Governance models that promote speed without sacrificing discipline breed agility. Decisions are anchored in data, controls are embedded in workflows, and accountability is clear. M&A and portfolio management shifts from episodic to ongoing. When assets can be underwritten, integrated, or separated quickly and credibly, portfolio evolution becomes a source of resiliency rather than a reaction to distress.
Maintaining discipline in the down cycle
A Fortune 100 refiner reshaped its performance by focusing on operational excellence and disciplined capital allocation. The company started with fixing what it owned, holding even refiners acquired through deals to continuous cost and performance improvements. Leadership adopted a short-cycle, returns-based approach and divested lower-margin businesses to pay down debt. During industry downturns, the company accelerated share buybacks at attractive valuations. The approach strengthened the balance sheet and drove sustained total shareholder returns.

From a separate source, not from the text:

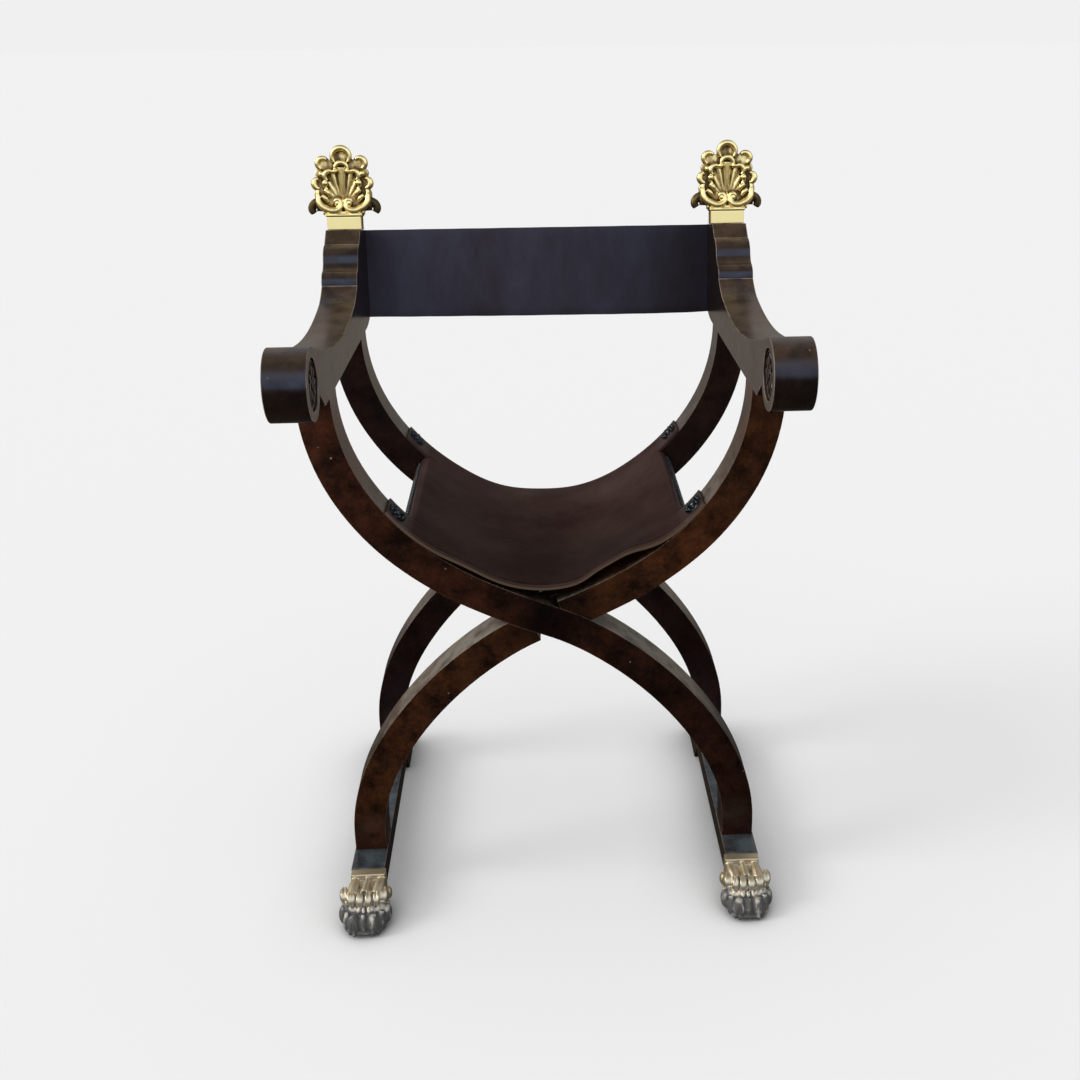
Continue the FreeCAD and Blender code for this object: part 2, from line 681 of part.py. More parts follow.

No operating model, data platform, or AI investment will create a truly agile organization without a culture that is equally adaptive. Organizations that embrace reinvention (of workflows, roles, and even long-standing assumptions) develop an “agile bias,” a default orientation toward learning, experimentation, and continuous improvement rather than preserving the status quo.
In practice, this means building a workforce of lifelong learners who are comfortable reimagining how work gets done—particularly as AI and digital tools reshape operating processes. It requires incentives that reward problem-solving and cross-functional collaboration, not just siloed performance. That means promoting a culture that treats change as an opportunity for advantage rather than a threat to stability. Without that, even the most advanced systems may struggle to lower the true cost of adaptation.